Problem statement >>
Copy out every record below, word for word.

Provided entries >>
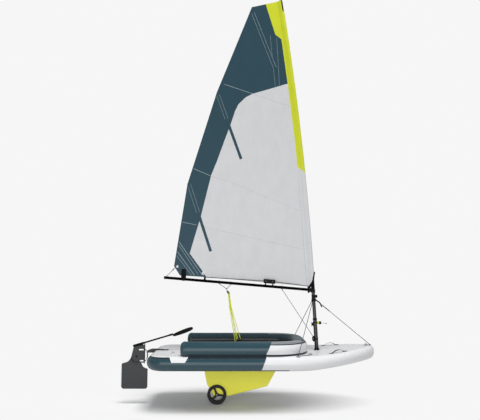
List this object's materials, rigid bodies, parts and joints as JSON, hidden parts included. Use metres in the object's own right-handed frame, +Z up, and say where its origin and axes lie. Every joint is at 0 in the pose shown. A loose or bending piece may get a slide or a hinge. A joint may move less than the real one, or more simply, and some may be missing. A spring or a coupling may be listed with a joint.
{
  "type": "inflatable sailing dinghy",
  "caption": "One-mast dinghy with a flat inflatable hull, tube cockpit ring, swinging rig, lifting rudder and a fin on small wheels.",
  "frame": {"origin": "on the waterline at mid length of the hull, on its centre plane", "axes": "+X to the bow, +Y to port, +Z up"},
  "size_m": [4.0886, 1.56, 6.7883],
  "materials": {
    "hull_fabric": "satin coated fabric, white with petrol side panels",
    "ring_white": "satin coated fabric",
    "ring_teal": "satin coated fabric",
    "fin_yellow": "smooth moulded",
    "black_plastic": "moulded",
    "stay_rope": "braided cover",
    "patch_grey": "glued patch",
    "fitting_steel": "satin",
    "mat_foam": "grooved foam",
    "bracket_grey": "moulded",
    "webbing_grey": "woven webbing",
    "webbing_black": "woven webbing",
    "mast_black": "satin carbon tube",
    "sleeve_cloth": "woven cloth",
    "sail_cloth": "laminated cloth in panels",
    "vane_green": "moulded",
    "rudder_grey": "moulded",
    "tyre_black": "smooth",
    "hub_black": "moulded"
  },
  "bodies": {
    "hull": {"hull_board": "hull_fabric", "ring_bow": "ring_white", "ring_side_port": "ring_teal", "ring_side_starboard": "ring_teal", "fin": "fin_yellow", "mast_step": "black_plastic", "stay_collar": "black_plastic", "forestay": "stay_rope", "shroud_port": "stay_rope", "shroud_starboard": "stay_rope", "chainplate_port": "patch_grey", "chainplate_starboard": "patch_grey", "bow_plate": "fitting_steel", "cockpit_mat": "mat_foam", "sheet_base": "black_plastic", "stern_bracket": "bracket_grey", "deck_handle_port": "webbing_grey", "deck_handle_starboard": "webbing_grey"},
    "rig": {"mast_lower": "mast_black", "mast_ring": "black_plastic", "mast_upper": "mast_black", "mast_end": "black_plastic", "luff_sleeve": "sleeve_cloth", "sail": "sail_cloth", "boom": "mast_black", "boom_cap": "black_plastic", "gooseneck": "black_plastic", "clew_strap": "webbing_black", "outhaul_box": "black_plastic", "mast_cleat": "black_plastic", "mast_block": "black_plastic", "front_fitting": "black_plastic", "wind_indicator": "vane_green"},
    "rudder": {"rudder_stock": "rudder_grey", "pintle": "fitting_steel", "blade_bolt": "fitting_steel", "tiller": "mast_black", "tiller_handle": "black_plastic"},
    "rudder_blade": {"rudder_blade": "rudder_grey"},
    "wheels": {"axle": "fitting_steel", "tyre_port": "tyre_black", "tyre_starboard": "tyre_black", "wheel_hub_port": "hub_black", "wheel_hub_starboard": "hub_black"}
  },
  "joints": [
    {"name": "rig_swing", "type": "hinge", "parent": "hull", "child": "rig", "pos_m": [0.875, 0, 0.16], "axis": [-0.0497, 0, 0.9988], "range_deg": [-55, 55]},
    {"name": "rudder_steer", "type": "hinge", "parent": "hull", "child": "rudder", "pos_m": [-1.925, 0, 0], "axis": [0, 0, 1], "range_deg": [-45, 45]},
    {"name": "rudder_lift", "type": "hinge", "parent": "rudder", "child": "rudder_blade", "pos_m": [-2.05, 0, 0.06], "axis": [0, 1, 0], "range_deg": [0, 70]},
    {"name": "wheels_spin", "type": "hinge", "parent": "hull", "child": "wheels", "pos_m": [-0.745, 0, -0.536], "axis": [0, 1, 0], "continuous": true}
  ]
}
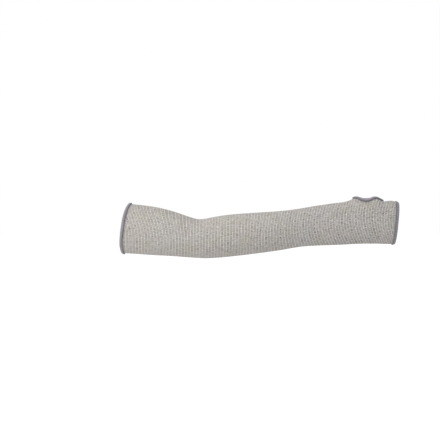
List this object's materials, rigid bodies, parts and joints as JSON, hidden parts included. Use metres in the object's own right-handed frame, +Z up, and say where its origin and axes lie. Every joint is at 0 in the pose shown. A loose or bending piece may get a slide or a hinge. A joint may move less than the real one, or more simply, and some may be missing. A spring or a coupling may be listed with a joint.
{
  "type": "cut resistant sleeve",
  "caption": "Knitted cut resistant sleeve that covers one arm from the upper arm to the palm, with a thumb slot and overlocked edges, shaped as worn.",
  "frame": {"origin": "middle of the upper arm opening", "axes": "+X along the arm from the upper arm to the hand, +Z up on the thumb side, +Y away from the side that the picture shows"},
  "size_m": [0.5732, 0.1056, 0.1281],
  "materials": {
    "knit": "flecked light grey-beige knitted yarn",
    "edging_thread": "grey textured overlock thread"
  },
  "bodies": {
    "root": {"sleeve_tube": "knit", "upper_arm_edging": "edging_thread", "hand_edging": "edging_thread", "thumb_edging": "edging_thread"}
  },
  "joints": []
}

Task result >>
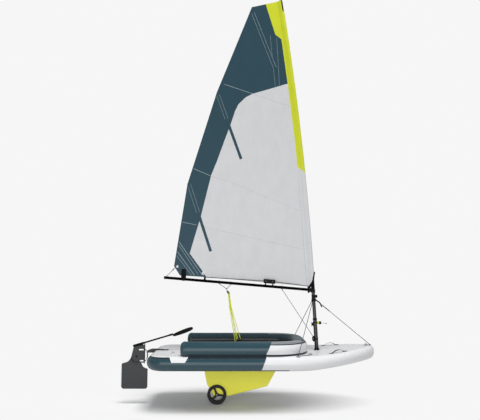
List this object's materials, rigid bodies, parts and joints as JSON, hidden parts included. Use metres in the object's own right-handed frame, +Z up, and say where its origin and axes lie. Every joint is at 0 in the pose shown. A loose or bending piece may get a slide or a hinge. A joint may move less than the real one, or more simply, and some may be missing. A spring or a coupling may be listed with a joint.
{
  "type": "inflatable sailing dinghy",
  "caption": "One-mast dinghy with a flat inflatable hull, tube cockpit ring, swinging rig, lifting rudder and a fin on small wheels.",
  "frame": {"origin": "on the waterline at mid length of the hull, on its centre plane", "axes": "+X to the bow, +Y to port, +Z up"},
  "size_m": [4.0886, 1.56, 6.7883],
  "materials": {
    "hull_fabric": "satin coated fabric, white with petrol side panels",
    "ring_white": "satin coated fabric",
    "ring_teal": "satin coated fabric",
    "fin_yellow": "smooth moulded",
    "black_plastic": "moulded",
    "stay_rope": "braided cover",
    "patch_grey": "glued patch",
    "fitting_steel": "satin",
    "mat_foam": "grooved foam",
    "bracket_grey": "moulded",
    "webbing_grey": "woven webbing",
    "webbing_black": "woven webbing",
    "mast_black": "satin carbon tube",
    "sleeve_cloth": "woven cloth",
    "sail_cloth": "laminated cloth in panels",
    "vane_green": "moulded",
    "rudder_grey": "moulded",
    "tyre_black": "smooth",
    "hub_black": "moulded"
  },
  "bodies": {
    "hull": {"hull_board": "hull_fabric", "ring_bow": "ring_white", "ring_side_port": "ring_teal", "ring_side_starboard": "ring_teal", "fin": "fin_yellow", "mast_step": "black_plastic", "stay_collar": "black_plastic", "forestay": "stay_rope", "shroud_port": "stay_rope", "shroud_starboard": "stay_rope", "chainplate_port": "patch_grey", "chainplate_starboard": "patch_grey", "bow_plate": "fitting_steel", "cockpit_mat": "mat_foam", "sheet_base": "black_plastic", "stern_bracket": "bracket_grey", "deck_handle_port": "webbing_grey", "deck_handle_starboard": "webbing_grey"},
    "rig": {"mast_lower": "mast_black", "mast_ring": "black_plastic", "mast_upper": "mast_black", "mast_end": "black_plastic", "luff_sleeve": "sleeve_cloth", "sail": "sail_cloth", "boom": "mast_black", "boom_cap": "black_plastic", "gooseneck": "black_plastic", "clew_strap": "webbing_black", "outhaul_box": "black_plastic", "mast_cleat": "black_plastic", "mast_block": "black_plastic", "front_fitting": "black_plastic", "wind_indicator": "vane_green"},
    "rudder": {"rudder_stock": "rudder_grey", "pintle": "fitting_steel", "blade_bolt": "fitting_steel", "tiller": "mast_black", "tiller_handle": "black_plastic"},
    "rudder_blade": {"rudder_blade": "rudder_grey"},
    "wheels": {"axle": "fitting_steel", "tyre_port": "tyre_black", "tyre_starboard": "tyre_black", "wheel_hub_port": "hub_black", "wheel_hub_starboard": "hub_black"}
  },
  "joints": [
    {"name": "rig_swing", "type": "hinge", "parent": "hull", "child": "rig", "pos_m": [0.875, 0, 0.16], "axis": [-0.0497, 0, 0.9988], "range_deg": [-55, 55]},
    {"name": "rudder_steer", "type": "hinge", "parent": "hull", "child": "rudder", "pos_m": [-1.925, 0, 0], "axis": [0, 0, 1], "range_deg": [-45, 45]},
    {"name": "rudder_lift", "type": "hinge", "parent": "rudder", "child": "rudder_blade", "pos_m": [-2.05, 0, 0.06], "axis": [0, 1, 0], "range_deg": [0, 70]},
    {"name": "wheels_spin", "type": "hinge", "parent": "hull", "child": "wheels", "pos_m": [-0.745, 0, -0.536], "axis": [0, 1, 0], "continuous": true}
  ]
}
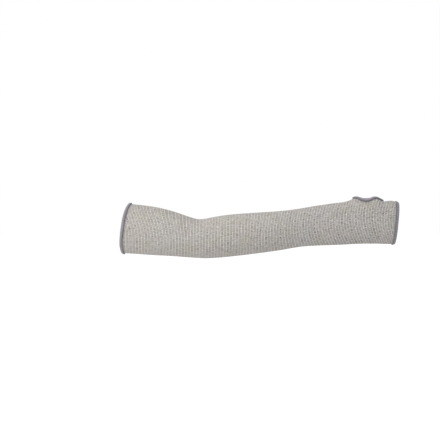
List this object's materials, rigid bodies, parts and joints as JSON, hidden parts included. Use metres in the object's own right-handed frame, +Z up, and say where its origin and axes lie. Every joint is at 0 in the pose shown. A loose or bending piece may get a slide or a hinge. A joint may move less than the real one, or more simply, and some may be missing. A spring or a coupling may be listed with a joint.
{
  "type": "cut resistant sleeve",
  "caption": "Knitted cut resistant sleeve that covers one arm from the upper arm to the palm, with a thumb slot and overlocked edges, shaped as worn.",
  "frame": {"origin": "middle of the upper arm opening", "axes": "+X along the arm from the upper arm to the hand, +Z up on the thumb side, +Y away from the side that the picture shows"},
  "size_m": [0.5732, 0.1056, 0.1281],
  "materials": {
    "knit": "flecked light grey-beige knitted yarn",
    "edging_thread": "grey textured overlock thread"
  },
  "bodies": {
    "root": {"sleeve_tube": "knit", "upper_arm_edging": "edging_thread", "hand_edging": "edging_thread", "thumb_edging": "edging_thread"}
  },
  "joints": []
}